Most Nespresso machines have a feature that makes it easy for you to decide just how much water you want to add to your cup. Instead of just pressing the button once and immediately releasing it, press and hold the button instead. The coffee will start dispensing from the machine. When you decide you have enough water in your cup, you can release the button, and the flow will stop. This way, you have more control over how your cup of coffee ends up, whether you prefer a more or less diluted brew.
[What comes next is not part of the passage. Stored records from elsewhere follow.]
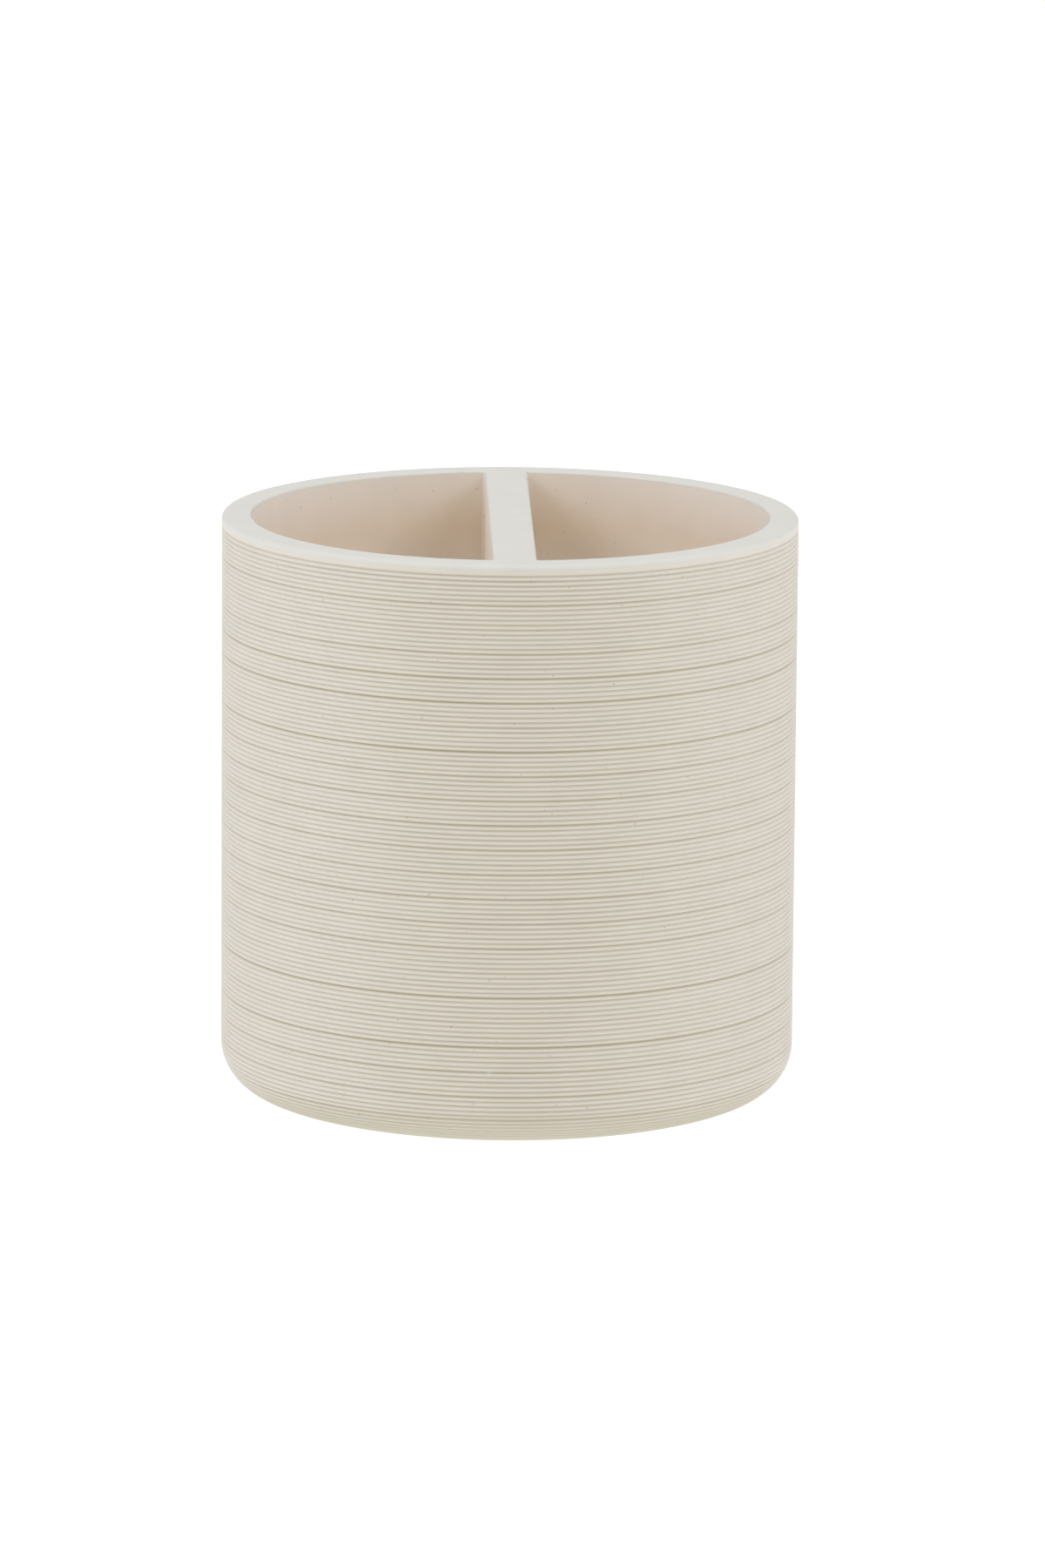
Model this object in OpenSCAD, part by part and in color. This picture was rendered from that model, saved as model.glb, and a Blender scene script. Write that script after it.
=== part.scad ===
// Toothbrush holder: a squat round cup, cast in one piece in stone-filled resin.
// A divider wall across the mouth is part of the casting and makes two half-round wells.
// Fine level grooves wrap the outside, from just under the rim to the edge of the underside.
// Each fifth groove is cut wider and deeper than its neighbours.
// A foam disc, stuck into a shallow recess in the underside, carries the holder.

/* [Cup] */
// Outside diameter, over the ribs
cup_d = 85; // [70:0.5:110]
// Height of the casting, from its flat underside to the rim
cup_h = 86; // [60:0.5:130]
// Thickness of the side wall, from the well to the rib crests
wall_t = 4.5; // [3:0.1:8]
// Thickness of the floor, from the underside to the bottom of the wells
floor_t = 6.5; // [4:0.1:12]
// Radius of the rounded foot, outside
foot_r = 7; // [3:0.1:12]
// Radius of the rim's outer edge
rim_edge_r = 0.6; // [0.2:0.1:1.5]

/* [Wells] */
// Radius where the floor turns up into the side wall
well_floor_r = 4; // [1:0.1:10]
// Radius of the upright corners between the side wall and the divider
well_corner_r = 1.5; // [0.5:0.1:6]
// Radius of the edge round each well's mouth
mouth_edge_r = 0.6; // [0.2:0.1:1.2]

/* [Divider] */
// Thickness of the divider wall
divider_t = 6.3; // [3:0.1:14]
// Radius where the divider turns out into the floor
divider_foot_r = 3; // [1:0.1:6]

/* [Grooves] */
// Distance from one groove to the next, measured along the skin
groove_pitch = 0.72; // [0.6:0.002:2]
// Width of a plain groove at its mouth
groove_w = 0.3; // [0.15:0.01:0.4]
// Depth of a plain groove
groove_depth = 0.25; // [0.1:0.01:0.5]
// Width of an accent groove at its mouth
accent_w = 0.4; // [0.2:0.01:0.5]
// Depth of an accent groove
accent_depth = 0.4; // [0.15:0.01:0.8]
// Number of grooves from one accent groove to the next
accent_every = 5; // [2:1:12]
// Number of plain grooves above the first accent groove
accent_first = 1; // [0:1:11]
// Height of the smooth band between the rim's edge and the first groove
smooth_band = 0.7; // [0.3:0.1:6]
// How far round the foot the grooves run, in degrees from the upright wall
groove_end_angle = 78; // [0:1:84]

/* [Foot pad] */
// Width of the flat ring left between the foot's radius and the recess
base_ring_w = 3; // [1:0.1:10]
// Depth of the recess in the underside
recess_depth = 1.2; // [0.5:0.1:2.5]
// Gap all round between the pad and the wall of its recess
pad_gap = 0.5; // [0.2:0.1:2]
// Thickness of the foam pad
pad_t = 1.6; // [1.2:0.1:5]
// Thickness of the adhesive film above the pad
film_t = 0.15; // [0.05:0.01:0.5]
// How far the film stops short of the pad's edge
film_inset = 1; // [0.5:0.1:5]

/* [Hidden] */
$fn = 144;

// How far a cut runs past the surface that it opens
overrun = 0.5;
// Width of a groove's floor, as a share of its mouth
groove_floor_share = 0.45;
// Distance from an upright corner's centre to the walls it joins, as a share of its radius
corner_reach_share = 0.97;
// Steps in the smooth stretch of the foot, below the last groove
foot_steps = 4;

cup_r = cup_d / 2;
well_wall_r = cup_r - wall_t;
foot_center_x = cup_r - foot_r;
recess_r = foot_center_x - base_ring_w;
pad_r = recess_r - pad_gap;
film_r = pad_r - film_inset;

// Centre of an upright corner's radius. It stands a little nearer to the side wall and the
// divider than its radius, so that the corner crosses both at a slight angle.
corner_reach = well_corner_r * corner_reach_share;
corner_x = divider_t / 2 + corner_reach;
corner_y = sqrt(pow(well_wall_r - corner_reach, 2) - pow(corner_x, 2));
corner_angle = atan2(corner_y, corner_x);

// The pad and its film are thicker than the recess is deep, and lift the casting clear
base_z = pad_t + film_t - recess_depth;

// The skin is measured downwards from the rim: an upright stretch, then the foot's arc
upright_len = cup_h - foot_r;
arc_len = foot_r * PI / 2;
groove_start = rim_edge_r + smooth_band + groove_w / 2;
groove_stop = upright_len + arc_len * groove_end_angle / 90;
groove_count = floor((groove_stop - groove_start) / groove_pitch) + 1;

function is_accent(i) = i % accent_every == accent_first % accent_every;
function groove_at(i) = groove_start + i * groove_pitch;

// A point of the section, so far down the skin and so deep below it
function foot_angle(down) = (down - upright_len) / arc_len * 90;
function skin_point(down, deep) =
    down <= upright_len
        ? [cup_r - deep, cup_h - down]
        : [foot_center_x + (foot_r - deep) * cos(foot_angle(down)),
           foot_r - (foot_r - deep) * sin(foot_angle(down))];

// The four corners of one groove, from the top down
function groove_points(i) =
    let (mouth = is_accent(i) ? accent_w : groove_w,
         deep = is_accent(i) ? accent_depth : groove_depth,
         bed = mouth * groove_floor_share,
         mid = groove_at(i))
    [skin_point(mid - mouth / 2, 0), skin_point(mid - bed / 2, deep),
     skin_point(mid + bed / 2, deep), skin_point(mid + mouth / 2, 0)];

grooved_side = [for (i = [0 : groove_count - 1]) each groove_points(i)];

// The plain end of the foot's arc, from the last groove to the flat underside
last_groove_edge = groove_at(groove_count - 1) + accent_w / 2;
plain_len = upright_len + arc_len - last_groove_edge;
plain_foot = [for (k = [1 : foot_steps]) skin_point(last_groove_edge + plain_len * k / foot_steps, 0)];

// Half of the outside, as a section to be turned about the axis
module outside_section() {
    difference() {
        polygon(concat([[0, cup_h], [cup_r, cup_h]], grooved_side, plain_foot, [[0, 0]]));
        translate([cup_r - rim_edge_r, cup_h - rim_edge_r])
            edge_round(rim_edge_r);
    }
}

// What a convex corner loses when it is rounded
module edge_round(r) {
    difference() {
        square(r + overrun);
        circle(r);
    }
}

// What a concave corner gains when it is filled out to a radius
module corner_fill(r) {
    difference() {
        square(r);
        translate([r, r])
            circle(r);
    }
}

// Half of the top of a round hole of radius r, opened out by the radius of its edge
module mouth_section(r) {
    difference() {
        translate([0, cup_h - mouth_edge_r])
            square([r + mouth_edge_r, mouth_edge_r + overrun]);
        translate([r + mouth_edge_r, cup_h - mouth_edge_r])
            circle(mouth_edge_r);
    }
}

// Half of the round hollow that the divider splits into two wells
module hollow_section() {
    translate([0, floor_t + well_floor_r])
        square([well_wall_r, cup_h - floor_t - well_floor_r]);
    translate([0, floor_t])
        square([well_wall_r - well_floor_r, 2 * well_floor_r]);
    translate([well_wall_r - well_floor_r, floor_t + well_floor_r])
        circle(well_floor_r);
    mouth_section(well_wall_r);
}

// The divider seen from the front: flush with the rim, and footed on the floor
module divider_section() {
    difference() {
        translate([-divider_t / 2, floor_t - overrun])
            square([divider_t, cup_h - floor_t + overrun]);
        for (side = [0, 1])
            mirror([side, 0])
                translate([divider_t / 2 - mouth_edge_r, cup_h - mouth_edge_r])
                    edge_round(mouth_edge_r);
    }
    for (side = [0, 1])
        mirror([side, 0])
            translate([divider_t / 2, floor_t])
                corner_fill(divider_foot_r);
}

// The material that rounds out one upright corner between the side wall and the divider
module upright_corner() {
    difference() {
        linear_extrude(height = cup_h)
            polygon([[0, corner_y], [corner_x, corner_y],
                     [cup_r * cos(corner_angle), cup_r * sin(corner_angle)], [0, cup_r]]);
        translate([corner_x, corner_y, 0])
            rotate_extrude() {
                square([well_corner_r, cup_h]);
                mouth_section(well_corner_r);
            }
    }
}

// The two half-round wells, with the divider left standing between them
module wells() {
    difference() {
        rotate_extrude()
            hollow_section();
        rotate([90, 0, 0])
            linear_extrude(height = cup_d, center = true)
                divider_section();
        for (side = [0, 1], end = [0, 1])
            mirror([side, 0, 0])
                mirror([0, end, 0])
                    upright_corner();
    }
}

module cast_body() {
    color("#e3ddd0")
        translate([0, 0, base_z])
            difference() {
                rotate_extrude()
                    outside_section();
                wells();
                translate([0, 0, -overrun])
                    cylinder(r = recess_r, h = recess_depth + overrun);
            }
}

module foot_pad() {
    color("#b9b7b0")
        cylinder(r = pad_r, h = pad_t);
}

module adhesive_film() {
    color("#efe9c8")
        translate([0, 0, pad_t])
            cylinder(r = film_r, h = film_t);
}

cast_body();
foot_pad();
adhesive_film();
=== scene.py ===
# Toothbrush holder: a round cup with a divider wall, cast in one in matte stone-filled resin.
# Its skin is cut with level grooves, and it stands on a foam disc set into its underside.
import math
import bmesh
import bpy
from mathutils import Matrix, Vector
from mathutils.geometry import tessellate_polygon


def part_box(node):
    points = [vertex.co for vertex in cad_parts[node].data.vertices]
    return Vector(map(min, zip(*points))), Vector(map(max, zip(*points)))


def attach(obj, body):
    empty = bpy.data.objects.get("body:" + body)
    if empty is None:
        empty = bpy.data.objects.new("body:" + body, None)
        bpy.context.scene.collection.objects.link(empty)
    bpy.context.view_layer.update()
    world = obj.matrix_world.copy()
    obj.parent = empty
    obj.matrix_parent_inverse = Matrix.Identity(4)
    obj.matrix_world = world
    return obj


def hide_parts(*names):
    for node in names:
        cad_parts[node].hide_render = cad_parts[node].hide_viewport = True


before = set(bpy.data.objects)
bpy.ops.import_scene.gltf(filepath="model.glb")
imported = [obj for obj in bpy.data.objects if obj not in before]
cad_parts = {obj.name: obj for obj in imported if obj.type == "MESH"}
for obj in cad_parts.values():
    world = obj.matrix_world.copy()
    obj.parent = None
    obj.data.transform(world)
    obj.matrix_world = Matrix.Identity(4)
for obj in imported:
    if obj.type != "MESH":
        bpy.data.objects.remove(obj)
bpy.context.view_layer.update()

mm = 0.001
inset = 0.01 * mm  # keeps the finer meshes inside the boxes of the solids they replace
castLow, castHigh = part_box("cast_body")
padLow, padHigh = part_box("foot_pad")
castBase = castLow.z  # the casting's flat underside, which the pad carries clear of the floor
castTop = castHigh.z
cupHeight = castTop - castBase
cupRadius = min(castHigh.x, castHigh.y) - inset
padRadius = min(padHigh.x, padHigh.y) - inset


# An sRGB hex colour as linear red, green, blue and alpha, with the constants of the standard
def toLinear(hexColour):
    parts = [int(hexColour[k:k + 2], 16) / 255 for k in (1, 3, 5)]
    return [p / 12.92 if p <= 0.04045 else ((p + 0.055) / 1.055) ** 2.4 for p in parts] + [1.0]


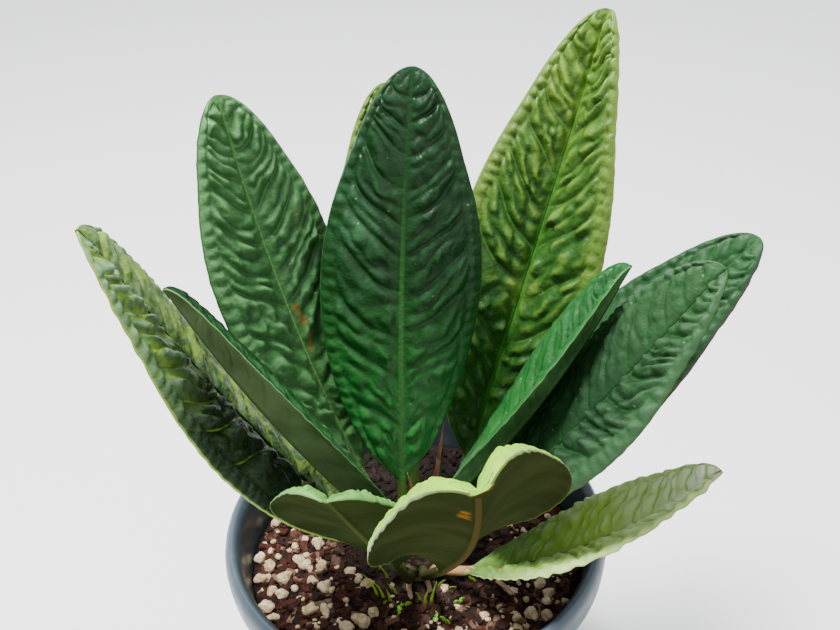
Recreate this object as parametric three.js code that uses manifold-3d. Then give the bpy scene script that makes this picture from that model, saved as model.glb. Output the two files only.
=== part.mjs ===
// Potted Anthurium superbum: a plastic nursery pot, the bark and pumice mix in it, a short stem
// with its roots, and twelve quilted leaves that spread from the stem as a nest.
// Millimetres, +Z up, +Y away from the viewer. The pot stands on z = 0, its axis is the Z axis.
import * as THREE from "three";
import { mergeVertices } from "three/addons/utils/BufferGeometryUtils.js";
import Module from "manifold-3d";

const wasm = await Module();
wasm.setup();

// Driving dimensions
const clearance = 0.3;           // air left between two touching pieces
const potHeight = 155;
const rimRadius = 90;            // widest point of the rolled rim
const rimTopRadius = 87.5;       // outer edge of the rim's top
const rimDepth = 17;             // how far the rim reaches down the outside
const wallThickness = 2;
const baseRadius = 64;
const floorThickness = 2.4;
const potSegments = 44;
const drainHoleRadius = 5;
const drainHoleCircle = 46;
const drainHoleCount = 6;

const soilLevel = potHeight - 24;
const soilCrown = 0.8;           // the mix stands this much higher in the middle
const barkChipCount = 32;
const pumiceCount = 18;
const chipFreeRadius = 22;       // no chips closer to the stem than this
const chipOuterRadius = 72;

const stemFoot = new THREE.Vector3(2, -10, soilLevel);
const stemRadius = 8.5;
const stemTopRadius = 7;
const stemHeight = 24;
const stemSunk = 12;
const rootRadius = 1.15;
const rootSides = 5;
const socketSides = 8;

const bladeThickness = 0.9;
const petioleRadius = 2.3;
const socketReach = 5.5;         // how near the stem's axis a petiole ends
const lateralVeins = 11;         // side veins on each half of a blade
const veinSweep = 0.16;          // how far a side vein runs towards the tip, as a share of the length
const veinCurve = 1.3;           // above 1, a side vein bends up towards the tip on its way out
const veinCrowding = 1.2;        // above 0, the side veins lie closer together towards the tip
const marginVein = 0.78;         // the vein that follows the margin: 0 at the midrib, 1 at the margin
const pillowHeight = 2.1;        // how far the blade bulges up between two side veins
const marginWave = 1.1;
const tipBend = 0.07;            // share of the length at the tip that bends down with the margin
const midribDepth = 1.5;         // how far the midrib stands out below the blade at its base

const degree = Math.PI / 180;

// Colours and finishes
const darkGreen = { color: 0x2c5c35, roughness: 0.42, metalness: 0 };
const sheenGreen = { color: 0x55783f, roughness: 0.45, metalness: 0 };
const youngGreen = { color: 0x7d9f3c, roughness: 0.45, metalness: 0 };
const potPlastic = { color: 0x46545c, roughness: 0.38, metalness: 0 };
const soilMix = { color: 0x5a3a32, roughness: 0.95, metalness: 0 };
const stemBrown = { color: 0x6a5a3e, roughness: 0.8, metalness: 0 };

// The leaves, front to back. azimuth (from +X) and elevation give the midrib's direction at the
// root and at the tip, bend above 1 keeps the turn for the tip. roll turns the blade about its
// midrib. fold is the angle at which the halves rise from the midrib, curl how far they come back
// down towards the margin. droop is how far the margin itself bends down. root is where the free
// petiole starts, from the stem's foot; socket is the direction and the height at which it enters
// the stem.
const leafShapes = [
  { name: "leaf_front_centre", azimuth: [-76.4, -95.6], elevation: [50.2, 55.3], roll: [-2.4, -25.1],
    fold: 41.5, curl: 60, length: 243, width: 67.6, petiole: 55.5, widest: 0.585, bend: 1.3,
    droop: 3.2, root: [2, -15, 13], socket: [-88, 10], finish: darkGreen },
  { name: "leaf_front_left", azimuth: [-108, -92], elevation: [58.4, 52.5], roll: [-3, 7], fold: 18,
    curl: 23, length: 168, width: 60, petiole: 32, widest: 0.54, bend: 1.35,
    droop: 1.6, root: [-6, -14, 10], socket: [-120, 6], finish: darkGreen },
  { name: "leaf_low_right", azimuth: [-36, 3], elevation: [22, 45], roll: [7, 13], fold: 21,
    curl: 8, length: 134, width: 52, petiole: 17, widest: 0.52, bend: 0.6,
    droop: 0.6, root: [7.5, -8, 9], socket: [-50, 5.5], finish: sheenGreen },
  { name: "leaf_right_front", azimuth: [-25, -11], elevation: [57, 60], roll: [-4, -23], fold: 20,
    curl: 33, length: 175, width: 67, petiole: 32, widest: 0.54, bend: 1.15,
    droop: 0.8, root: [10, -4.5, 14], socket: [-20, 12], finish: darkGreen },
  { name: "leaf_right_folded", azimuth: [-4, -2], elevation: [48, 69], roll: [26, 4], fold: 38,
    curl: 23, length: 156, width: 50, petiole: 12, widest: 0.54, bend: 1,
    droop: 0.5, root: [0, 1.5, 28], socket: [150, 15], finish: darkGreen },
  { name: "leaf_right_back", azimuth: [-8, 5], elevation: [57, 47], roll: [-13, -26], fold: 20,
    curl: 23, length: 185, width: 61, petiole: 26, widest: 0.51, bend: 1.3,
    droop: 0.8, root: [10, 3, 10], socket: [5, 6.5], finish: darkGreen },
  { name: "leaf_left_front", azimuth: [200, 203], elevation: [59, 69.2], roll: [12, 15], fold: 9,
    curl: 37, length: 213, width: 70, petiole: 28, widest: 0.53, bend: 0.9,
    droop: 0.8, root: [-8, -4, 5], socket: [198, 3], finish: sheenGreen },
  { name: "leaf_left_folded", azimuth: [224, 178], elevation: [59.5, 68], roll: [3.2, -24.1], fold: 43.2,
    curl: 24, length: 161, width: 46.4, petiole: 28, widest: 0.41, bend: 1.3,
    droop: 0.5, root: [-5, -7, 26], socket: [250, 18], finish: darkGreen },
  { name: "leaf_centre", azimuth: [81, 63], elevation: [86, 73], roll: [-29, -14], fold: 4,
    curl: 25, length: 187, width: 69, petiole: 40, widest: 0.51, bend: 0.75,
    droop: 1, root: [-7, -3, 16], socket: [185, 10], finish: darkGreen },
  { name: "leaf_left_back", azimuth: [170, 133], elevation: [69, 78], roll: [9, 9], fold: 17,
    curl: 21, length: 188, width: 63, petiole: 48, widest: 0.56, bend: 1.25,
    droop: 1, root: [-7, 6, 6], socket: [143, 3], finish: darkGreen },
  { name: "leaf_tall_right", azimuth: [41.5, 43], elevation: [64, 66], roll: [-43, -6], fold: 31,
    curl: 16, length: 214, width: 71, petiole: 41, widest: 0.48, bend: 1.25,
    droop: 0.8, root: [10, 11, 9], socket: [50, 3.5], finish: youngGreen },
  { name: "leaf_back", azimuth: [94, 92], elevation: [67, 72], roll: [-3, -2], fold: 12,
    curl: 25, length: 168, width: 60, petiole: 48, widest: 0.5, bend: 1.3,
    droop: 0.8, root: [0, 6, 11], socket: [98, 5], finish: youngGreen },
];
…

Forgetting to recycle used pods

The convenience of a Nespresso machine is hugely appealing for many coffee drinkers. However, that convenience comes at a cost: All those used pods create a lot of waste — especially if you're drinking coffee on a regular basis. This is inherently wasteful, and there are, of course, more sustainable ways of making your morning brew at home. However, if you still want to stick with your Nespresso machine, there are ways of making your espresso more sustainable.

The brand uses recyclable aluminum to make its capsules, and it owns its own recycling facilities. It may not necessarily be easy to get them there — you'll have to separate them from the rest of your trash and then take them to a Nespresso store or another collection point — but it's certainly worth the time and effort if you're invested in recycling and want to make your morning coffee routine just a bit less wasteful. Live in New York City? Then, it's even easier to recycle your used Nespresso pods. You can actually put them in the city's recycling bins. Outside of the United States, there are some locations where you can get your used pods picked up from home. Of course, recycling doesn't mitigate all the negative environmental impacts that brewing coffee this way creates, but it's a good start on your road to a more sustainable kitchen.